When you search for Sense and Sensibility on Amazon this work comes up first—well before any standard edition of the original. The reviews are mostly laudatory, with the seasoned reviewers pouring scorn on those who mock Trollope’s attempt to re-imagine Austen; it’s all in good taste, she is simply helping young folks connect with the sisters, she does more with the secondary characters, adds inner monologues, etc. All well and good, I suppose. But what troubles me is this: a teenager might hear about Jane Austen either in class or from a friend (or after seeing one of the films) and seek out the book on Amazon...and find this. This would be their first contact with Austen.
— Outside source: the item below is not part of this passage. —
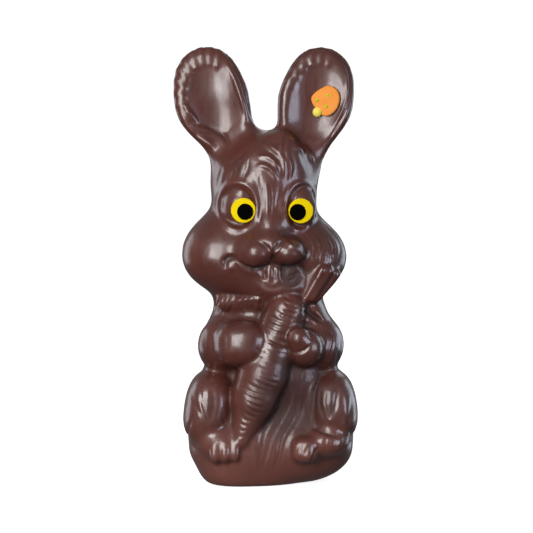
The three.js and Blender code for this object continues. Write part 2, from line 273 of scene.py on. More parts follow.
class Relief:
    # spots are photo pixels from the front, and mm from the other sides; widths and heights are mm
    def __init__(self, seed):
        self.strokes = []
        self.random = np.random.default_rng(seed)

    def stroke(self, spots, width, height, tapered=True, side="front"):
        self.strokes.append((smoothLine(spots), width, height, tapered, side))

    def comb(self, first, last, count, width, height, side="front"):
        # strokes spread between two guide strokes
        first = smoothLine(first, reliefSettings["combParts"])
        last = smoothLine(last, reliefSettings["combParts"])
        uneven = reliefSettings["uneven"]
        for i in range(count):
            share = (i + self.random.uniform(*reliefSettings["spacing"])) / max(count - 1, 1)
            spots = first * (1 - share) + last * share
            length = spots[-1] - spots[0]
            spots[0] -= length * self.random.uniform(-uneven, uneven)
            spots[-1] += length * self.random.uniform(-2 * uneven, 2 * uneven)
            ownWidth = width * self.random.uniform(*reliefSettings["ownWidth"])
            ownHeight = height * self.random.uniform(*reliefSettings["ownHeight"])
            self.stroke(spots, ownWidth, ownHeight, True, side)

    def ring(self, middle, across, up, lean, width, height, start=0, end=360, side="front"):
        angles = np.radians(np.linspace(start, end, reliefSettings["ringPoints"]))
        tilt = math.radians(lean)
        flat = np.stack([across * np.cos(angles), -up * np.sin(angles)], axis=1)
        turn = np.array([[math.cos(tilt), -math.sin(tilt)], [math.sin(tilt), math.cos(tilt)]])
        self.stroke(flat @ turn.T + np.array(middle), width, height, end - start < 360, side)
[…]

And while they might love it, they’re not reading Austen, they’re reading a “reboot,” which will either make them (possibly) seek the original to compare the two, or (more likely) be unable to appreciate the original since this is their first impression and anything else will seem strange, antiquated, or simply different. Most young readers will prefer characters that look like them, speak like them, use their phrases and references; if you give them a pop version of Austen and then say, okay, here’s the original “without a translation,” you’re setting them up for disappointment.
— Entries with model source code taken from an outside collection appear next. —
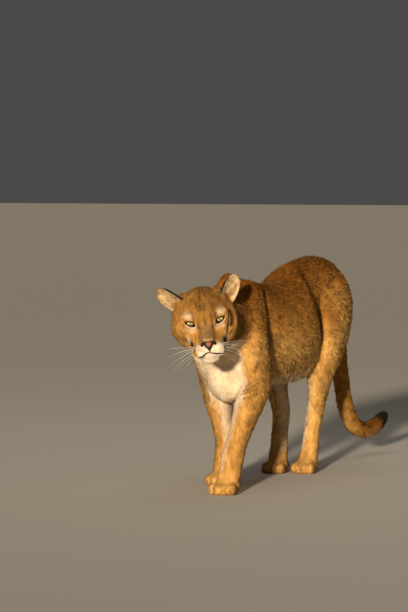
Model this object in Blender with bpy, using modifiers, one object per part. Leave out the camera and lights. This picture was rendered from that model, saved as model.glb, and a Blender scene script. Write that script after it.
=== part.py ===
"""A life-size cougar, walking slowly with its head low and turned to its left.

Metres, +Z up. The animal faces -Y and its left side is +X. All four soles lie on z = 0.
Flesh is laid over the joints of the skeleton as oval tubes and muscles and melted into
one skin. The skin is then parted by thin cuts into the parts that a person would name.
"""

import math

import bmesh
import bpy
from mathutils import Matrix, Vector

# Gap that touching parts keep
GAP = 0.0003

# Trunk sections from chest to rump: how far back, top, bottom, half width
TRUNK = [
    (-0.428, 0.460, 0.385, 0.030),
    (-0.405, 0.530, 0.318, 0.072),
    (-0.355, 0.606, 0.278, 0.092),
    (-0.280, 0.644, 0.284, 0.085),
    (-0.200, 0.636, 0.296, 0.096),
    (-0.120, 0.622, 0.306, 0.111),
    (-0.040, 0.629, 0.302, 0.118),
    (0.040, 0.650, 0.296, 0.119),
    (0.110, 0.677, 0.296, 0.109),
    (0.170, 0.695, 0.312, 0.081),
    (0.230, 0.705, 0.350, 0.070),
    (0.300, 0.709, 0.400, 0.074),
    (0.360, 0.706, 0.440, 0.080),
    (0.430, 0.693, 0.490, 0.074),
    (0.480, 0.669, 0.530, 0.056),
    (0.514, 0.634, 0.565, 0.024),
]
TRUNK_PEAR = 0.14

# Head: the point between the eyes, and how the head is turned, dipped and tilted
EYES_MIDPOINT = Vector((0.038, -0.650, 0.533))
HEAD_TURN = math.radians(25.5)
HEAD_DIP = math.radians(10.0)
HEAD_TILT = math.radians(9.0)

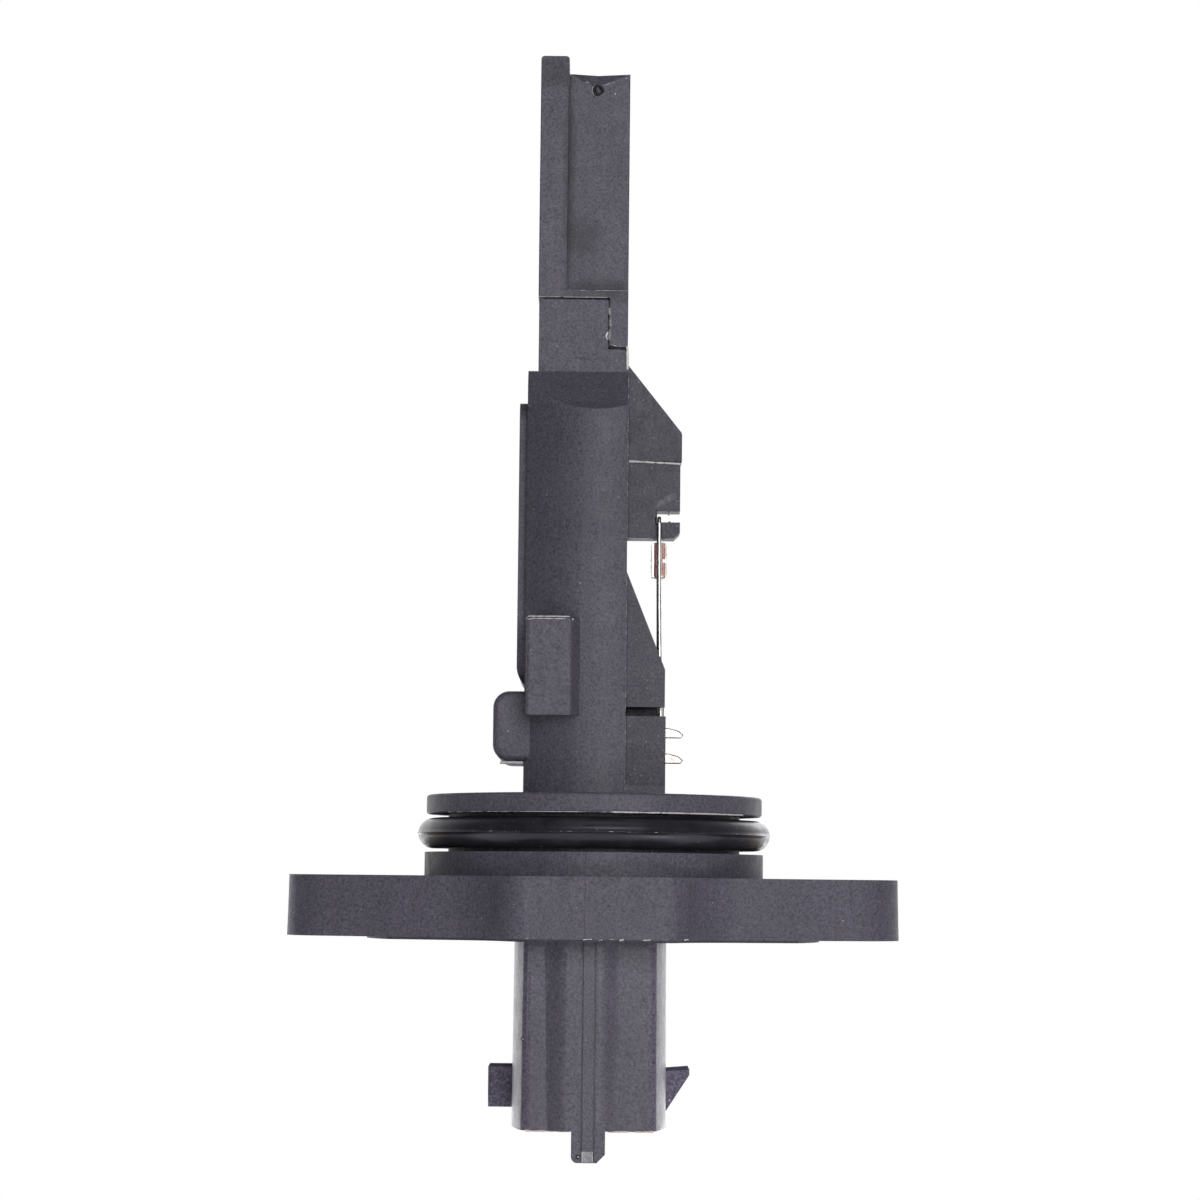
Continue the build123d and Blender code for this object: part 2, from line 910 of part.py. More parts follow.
def side_cover_seat():
    return sideways(side_cover_outline(0), side_cover_left, duct_right + overrun)


def duct_side_cover():
    plate = sideways(side_cover_outline(side_cover_gap), side_cover_left, duct_right - side_cover_gap)
    outlet = rectangle(outlet_near, outlet_far, outlet_low, outlet_high, window_radius)
    return plate - sideways(outlet, side_cover_left - overrun, duct_right + overrun)


def tip_sink():
    """Three-sided hollow below the top edge of the set-back face, down to the gate mark."""
    mouth_plan = polygon((strip_right, recess_face), (duct_right, recess_face), (gate_x, recess_face + sink_depth))
    point = Vertex(gate_x, recess_face, duct_top - sink_drop)
    return loft([Pos(0, 0, duct_top) * mouth_plan, point])


def gate_mark():
    ring = Pos(gate_x, duct_top - gate_drop) * Circle(gate_diameter / 2)
    return across(ring, recess_face - overrun, recess_face + gate_depth)


def joint_adhesive():
    """Cured adhesive in the upright gap of the lap joint, with a slight bulge outside."""
    gap = rectangle(lap_face, lap_face + joint_gap, neck_near, plateau_near)
    bulge = Pos(lap_face + joint_gap / 2, neck_near) * Circle(joint_gap)
    bulge &= rectangle(lap_face - overrun, lap_face + overrun, neck_near - overrun, neck_near)
    return upright(gap + bulge, lap_floor + skirt_gap, neck_top)


def electronics_cover():
    """Flat cover with a locating rim, rounded off at its lower end."""
    half = bay_width / 2 + cover_overlap
    low = bay_low - cover_low_overlap
    high = bay_high + cover_overlap
    outer = blade_left - cover_thickness
    plate = sideways(rectangle(-half, half, low, high, cover_corner), outer, blade_left)
    end = TangentArc((outer, low + cover_end_height), (outer + cover_end_depth, low), tangent=(0, -1))
    corner = make_face(end + Polyline(end @ 1, (outer, low), end @ 0))
    plate -= across(corner, -half - overrun, half + overrun)
    rim = bay_outline(rim_gap, bay_low + rim_gap, bay_high - rim_gap)
    rim -= bay_outline(rim_gap + rim_width, bay_low + rim_gap + rim_width, bay_high - rim_gap - rim_width)
    return plate + sideways(rim, blade_left, blade_left + rim_depth)


def seat_outline(margin):
    half = bay_width / 2 - margin
    return rectangle(-half, half, bay_low + shelf_height + margin, bay_high - prong_shelf_height - margin)


def base_plate():
    return sideways(seat_outline(plate_gap), plate_face, plate_floor)


def circuit_board():
    return sideways(seat_outline(plate_gap + board_margin), board_face, plate_face)


def board_piece(y, z, length, width, height):
    outline = rectangle(y - length / 2, y + length / 2, z - width / 2, z + width / 2)
    return sideways(outline, board_face - height, board_face)


def control_chip():
    return board_piece(0, chip_centre, chip_size, chip_size, chip_height)


def drive_transistor():
    return board_piece(transistor_y, transistor_z, transistor_length, transistor_width, transistor_height)


def chip_capacitors():
    pieces = []
    for index in range(capacitor_count):
        z = capacitor_first + index * capacitor_pitch
        pieces.append(board_piece(capacitor_y, z, capacitor_width, capacitor_length, capacitor_height))
    return Compound(children=pieces)


def bond_ribbon(y, from_z, from_face, to_z, to_face):
    """Arched ribbon between a pad and the board, with a foot on each."""
    crest_x = min(from_face, to_face) - ribbon_loop
    crest_z = (from_z + to_z) / 2
    outer = ThreePointArc((from_face, from_z), (crest_x, crest_z), (to_face, to_z))
    inner = ThreePointArc(
        (from_face, from_z + ribbon_thickness),
        (crest_x + ribbon_thickness, crest_z),
        (to_face, to_z - ribbon_thickness),
    )
    feet = Line(outer @ 0, inner @ 0) + Line(outer @ 1, inner @ 1)
    return across(make_face(outer + inner + feet), y - ribbon_width / 2, y + ribbon_width / 2)


def board_low():
    return bay_low + shelf_height + plate_gap + board_margin


def board_high():
    return bay_high - prong_shelf_height - plate_gap - board_margin


def terminal_bond_ribbons():
    pad_z = bay_low + shelf_height - pad_end_gap - ribbon_landing
    ribbons = []
    for index in range(terminal_count):
        y = first_pad + index * pad_pitch
        ribbons.append(bond_ribbon(y, pad_z, shelf_face, board_low() + ribbon_landing, board_face))
    for near in (front_lead_y + lead_diameter / 2, bead_y + lead_diameter / 2):
        y = near + post_thickness / 2
        ribbons.append(bond_ribbon(y, pad_z, shelf_face, board_low() + ribbon_landing, board_face))
    return Compound(children=ribbons)


def prong_places():
    """Depth of each sensing prong, and whether it is the one that jogs outwards."""
    places = []
    for y in (heater_y, reference_y):
        places.append((y, False))
        places.append((y + prong_pair_step, True))
    return places


def sensing_prong(y, jogs):
    """Square prong that runs from its pad in the bay through the neck into the passage."""
    face = shelf_face
    back = face - prong_size
    low = bay_high - prong_shelf_height + pad_end_gap
    if not jogs:
        return across(rectangle(back, face, low, prong_tip), y - prong_size / 2, y + prong_size / 2)
    outline = polygon(
        (back, low),
        (face, low),
        (face, prong_jog_low),
        (face - prong_jog, prong_jog_high),
        (face - prong_jog, prong_tip),
        (back - prong_jog, prong_tip),
        (back - prong_jog, prong_jog_high),
        (back, prong_jog_low),
    )
    return across(outline, y - prong_size / 2, y + prong_size / 2)


def prong_bond_ribbons():
    pad_z = bay_high - prong_shelf_height + pad_end_gap + ribbon_landing
    ribbons = []
    for y, jogs in prong_places():
        ribbons.append(bond_ribbon(y, board_high() - ribbon_landing, board_face, pad_z, shelf_face - prong_size))
    return Compound(children=ribbons)


def sensing_element(y):
    """Glazed bobbin on its lead, which lies against the near faces of its two prongs."""
    middle_x = shelf_face - prong_size / 2
    height = prong_tip - element_drop
    slant = prong_pair_step / prong_jog
    stand_off = prong_size / 2 * (1 + slant) + element_lead / 2 * math.hypot(1, slant)
    right = Vector(middle_x, y - stand_off, height)
    left = Vector(middle_x - prong_jog, y + prong_pair_step - stand_off, height)
    direction = (left - right).normalized()
    start = right - direction * prong_size
    length = (left - right).length + 2 * prong_size
    profile = polygon(
        (0, 0),
        (element_lead / 2, 0),
        (element_lead / 2, (length - element_length) / 2),
        (element_diameter / 2, (length - element_length) / 2 + element_lead),
        (element_diameter / 2, (length + element_length) / 2 - element_lead),
        (element_lead / 2, (length + element_length) / 2),
        (element_lead / 2, length),
        (0, length),
    )
    bobbin = revolve(Plane.XZ * profile, axis=Axis.Z)
    return Plane(origin=start, z_dir=direction) * bobbin


def build_nodes():
    """Make every separate piece, under the name of its node."""
    nodes = {}
    for index in range(terminal_count):
        nodes[f"connector_terminal_{index + 1}"] = connector_terminal(index)
    nodes["upper_lead_post"] = upper_lead_post()
    nodes["lower_lead_post"] = lower_lead_post()
    for index, (y, jogs) in enumerate(prong_places()):
        nodes[f"sensing_prong_{index + 1}"] = sensing_prong(y, jogs)
    housing = main_housing(list(nodes.values()))
    nodes["main_housing"] = housing
    nodes["seal_ring"] = seal_ring()
    for name, (x, y) in zip(("screw_sleeve_left", "screw_sleeve_right"), sleeve_places()):
        nodes[name] = screw_sleeve(x, y)
    nodes["bypass_duct"] = bypass_duct()
    nodes["duct_side_cover"] = duct_side_cover()
    nodes["joint_adhesive"] = joint_adhesive()
    nodes["electronics_cover"] = electronics_cover()
    nodes["base_plate"] = base_plate()
    nodes["circuit_board"] = circuit_board()
    nodes["control_chip"] = control_chip()
    nodes["drive_transistor"] = drive_transistor()
    nodes["chip_capacitors"] = chip_capacitors()
    nodes["terminal_bond_ribbons"] = terminal_bond_ribbons()
    nodes["prong_bond_ribbons"] = prong_bond_ribbons()
    nodes["heating_element"] = sensing_element(heater_y)
    nodes["reference_element"] = sensing_element(reference_y)
    nodes["thermistor_glass"] = thermistor_glass()
    nodes["thermistor_slug_upper"] = thermistor_slug(1)
    nodes["thermistor_slug_lower"] = thermistor_slug(-1)
    nodes["thermistor_chip"] = thermistor_chip()
    nodes["hooked_lead"] = hooked_lead()
    nodes["straight_lead"] = straight_lead()
    return nodes


os.makedirs("parts", exist_ok=True)
for name, shape in build_nodes().items():
    export_step(shape, f"parts/{name}.step")
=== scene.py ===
import logging
import math
from dataclasses import dataclass, field
from enum import Enum

import bmesh
import bpy
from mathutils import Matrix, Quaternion, Vector, noise


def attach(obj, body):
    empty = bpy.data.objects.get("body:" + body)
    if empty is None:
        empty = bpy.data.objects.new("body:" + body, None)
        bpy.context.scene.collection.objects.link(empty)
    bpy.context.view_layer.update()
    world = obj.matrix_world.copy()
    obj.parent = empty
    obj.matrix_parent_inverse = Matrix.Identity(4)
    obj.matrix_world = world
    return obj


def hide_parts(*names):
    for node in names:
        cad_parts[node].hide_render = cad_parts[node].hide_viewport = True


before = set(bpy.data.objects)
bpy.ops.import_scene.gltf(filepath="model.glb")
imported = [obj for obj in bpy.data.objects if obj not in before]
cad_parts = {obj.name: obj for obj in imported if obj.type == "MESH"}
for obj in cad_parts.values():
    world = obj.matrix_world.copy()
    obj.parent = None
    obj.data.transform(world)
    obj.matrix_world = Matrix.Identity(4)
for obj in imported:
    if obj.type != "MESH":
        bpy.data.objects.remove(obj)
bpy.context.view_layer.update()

MM = 0.001
Colour = tuple[float, float, float]
Point = tuple[float, float, float]
Pairs = tuple[tuple[float, float], ...]
Socket = bpy.types.NodeSocket
Material = bpy.types.Material
Mesh = bpy.types.Mesh
Piece = bpy.types.Object
log = logging.getLogger("sensor")


class Sum(Enum):
    """Arithmetic that one node does."""

    ADD = "ADD"
    SUBTRACT = "SUBTRACT"
    MULTIPLY = "MULTIPLY"
    DIVIDE = "DIVIDE"
    MULTIPLY_ADD = "MULTIPLY_ADD"
    MAXIMUM = "MAXIMUM"
    ABSOLUTE = "ABSOLUTE"
    GREATER_THAN = "GREATER_THAN"
    LESS_THAN = "LESS_THAN"


class Facing(Enum):
    """Axis that a flat path lies across."""

    UP = "Z"
    NEAR = "Y"
    SIDE = "X"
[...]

So this all begs the question, why does Austen need a re-imagine? To my mind, there are 2 reasons to ‘translate’ a classic work: (1) when a work is translated from one language to another, as in the case of those who cannot read Austen in the original; (2) from one medium to another, as in a novel to a film, or a novel to a stage play; the change of genre can open up new possibilities and help us see aspects of the original we missed without substantially changing the language/characters. In both cases, the question is how literal should the translation be? Nabokov, in his translations of Pushkin, claimed that you had to be bone-crushingly literal, removing all poetry and interpretation to cleave to Pushkin’s literal words. Other translators seek to capture more a sense of the piece so we can appreciate its novelty or effect in another language. With film, for example, one can modernize Austen (as in Clueless), or keep it literal while evoking a more modern, gritty feel (as in the 1995 film adaptation of Persuasion). I am not an advocate for either approach; both work, and both can be exciting. I like to see a director make Austen his or her own through the film medium, since a novel cannot be a movie anymore than a poem can be a spaceship (literally, at any rate). So why would someone feel the need to translate a novel in English into a second novel in English? Okay, so we update the characters to modern-day girls growing up in our modern day world. They listen to I-pods, text, Twitter, and listen to Lady Gaga. What does this add to the “re-imagining” of Jane Austen? How does it help us see her in a new, exciting way? What do we come away knowing/seeing about her art that we weren’t previously aware of? In short, why the hell should we buy this novel?
The cover says it all: it’s simply aimed (and quite shamelessly) at the YA ‘chick-lit’ market that might have very little awareness of Jane Austen, but will see two girls with headphones on the cover and go, “cool!” This would be fine if the modern YA genre had a dearth of books for young girls to read (as if they couldn’t read Austen themselves!), but it teems with them—and very good books—works that might truly be modern-day Jane Austens! I mean, why do we need Trollope’s rehash of Sense and Sensibility when you have authors like Ranibow Rowell, whose two recent works, Fangirl and Eleanor & Park do Trollope one better by capturing what Jane Austen might really be writing if she were alive today? A true “re-imagining” should be writers inspired by Austen rather than trying to make a buck of her name and legacy. It’s shameful marketing at best, and at worst, it might ruin a young person’s budding love affair with a great writer like Austen. I first fell in love with her around 16, knowing nothing of her status or mythos; I simply picked up Pride and Prejudice in a used bookstore for a buck and thought, “I’ve vaguely heard of this...maybe it’s like Tale of Two Cities.” Well, it was better—and I’ve been reading—and teaching—her works ever since. What if I had picked up Trollope’s reboot instead? Would I have become an avid Jane Austen reader? Would I have followed her to other writers of her time, such as the Brontes, Shelley, Gaskell, and backwards into Fanny Burney and Aphra Behn? Would I have pursued this love all the way into the Ph.D.?
Maybe a little hyperbolic here, but that’s how life works: one small step—even a misstep—can lead you across the world. So for this reason I can’t stomach these kind of crass commercial re-imaginings and wish the entire project to the devil! Young people out there, go buy all the Austen you can fit on your shelves or Kindles or Nooks and start reading! You don’t need a translation—you read and speak English! How lucky are you to read her in the original? You can get all her satirical asides, her pungent wit, her cultural dissections that still resonate today (but which lose their true thrust when removed from the early 19th century). And by the way, be sure to read Shakespeare in the original, too...but that’s another rant for another post.